Экспедиции в Экваториальную Африку. 1875–1882. Документы и материалы - страница 57
С наступлением вечера мы высаживаемся на берег, и я становлюсь свидетелем смехотворной сцены отчаяния.
Все туземцы выказывают самую глубокую скорбь по поводу смерти Нгеми. Они плачут, кричат; многие катаются по земле. Я пытаюсь объяснить этим лжестрадальцам, что они сами стали причиной смерти вождя; мои упреки только удваивают их стоны; я удаляюсь, чтобы не дать гневу овладеть всем моим существом.
После тяжелой ночи, проведенной в нескольких километрах от устья реки Офуэ, мы вновь отправляемся в путь; на второй день[504] после полудня мы прибываем в Лопе.
Глава XIV. Выздоровление. Цивилизованные и каннибалы
Ноябрь 1876 г. Наконец я снова в стране оканда, в Лопе, нашей прежней штаб-квартире, после того как я прошел по лесам павинов и чуть было не умер в деревне адума.
Мне казалось, что я выбрался из какого-то страшного кошмара, и все происшедшее со мной растворилось в небытии; отныне я мог предаться покою и отдыху.
Эти лишения, эти трудности, это душевное напряжение, эта чрезмерная нервная возбудимость, которые не оставляли меня ни на миг, начиная с того дня, когда я бросился один во тьму неизвестности, ушли далеко в прошлое, и я чувствовал, что ко мне возвращается вся чарующая сила жизни, которую испытывает каждый в момент выздоровления[505]. Если два месяца тому назад я уже примирился со смертью, то теперь страстно хотел жить.
Каким же уютным казался мне дом, в котором я поселился; он был построен еще во время нашего первого пребывания в Лопе. В нем оставался наш славный Амон, стороживший часть товаров[506].
Я встретился с беднягой Метуфой, лапто, участником наших трудных походов. В тот день, когда ему поручили доставить письмо нашим друзьям, а один из адума увел у него маленькую пирогу[507], он чуть было не сошел с ума из-за своего слишком обостренного чувства ответственности.
Стены нашей хижины из бамбуковых стволов, наспех подогнанных, пропускали местами солнечные лучи; вечером вихри насекомых врывались в мою спальню; неважно, главное – мы в нашем доме, в стране оканда, среди друзей.
Два месяца болезни сильно сказались на моей природной худобе; я был крайне слаб; приходилось поддерживать меня, чтобы я смог дойти от кровати до импровизированного кресла на веранде.
Это там я проводил часы своего медленного выздоровления, вдыхая усталыми легкими живительный бриз, дующий утром с моря. Это там, постепенно набираясь сил[508], я ожидал желанного момента, чтобы подняться вверх по Огове в страну адума с оставшимися людьми и товарами. Это оттуда я любовался чудесной панорамой. Земля оканда развертывала перед моим взором свои покрытые травой холмы, тянущиеся до подножия горной цепи Океко, которая окружала их, словно огромным амфитеатром.

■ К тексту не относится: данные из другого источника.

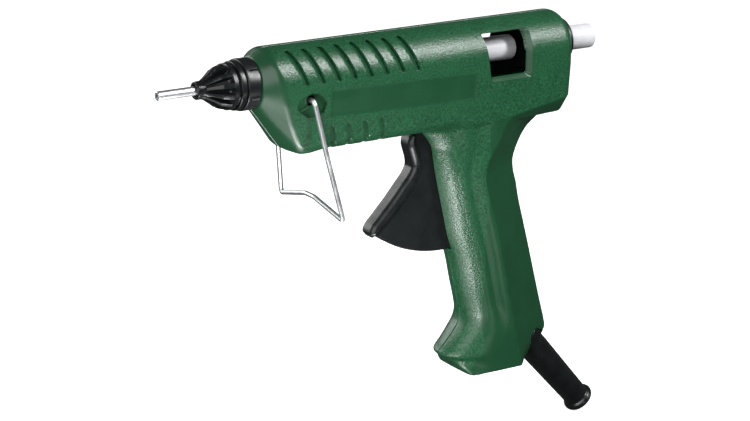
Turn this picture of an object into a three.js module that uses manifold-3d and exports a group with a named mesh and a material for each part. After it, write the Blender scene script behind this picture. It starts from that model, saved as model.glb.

Они прекрасны, эти горы; их величественные вершины четко вырисовываются в лазури неба; они великолепны со своими лесами и зелеными рощами посередине склонов.
За ними, на севере и на востоке, сквозь трепещущую дымку проступали темные леса оссьеба, уходившие в таинственные дали.
С восходом солнца я смотрел на расположенные вокруг нас деревни, позолоченные первыми лучами, где пробуждалась жизнь: их обитатели, подобно черным точкам, усеивали все тропинки, ведущие в Лопе. Это были мужчины, вернувшиеся вместе с нами из страны адума, которые хотели узнать о моем здоровье, или их жены и отроки, поздравлявшие меня с благополучным прибытием; приходили также жена Ндунду, жена Ашуки, два пожилых вождя из ближайших к Офуэ селений, старая мать Боайя, гордящаяся своим сыном, юным вождем, чьи знания и усердие многое сделали для успеха нашей экспедиции. Среди посетителей были дети из ближайших деревень, которых родители приводили посмотреть на белого человека, и молодая мать, попросившая приласкать ее новорожденного младенца, суеверно полагая, что мое прикосновение станет залогом его богатства и счастья.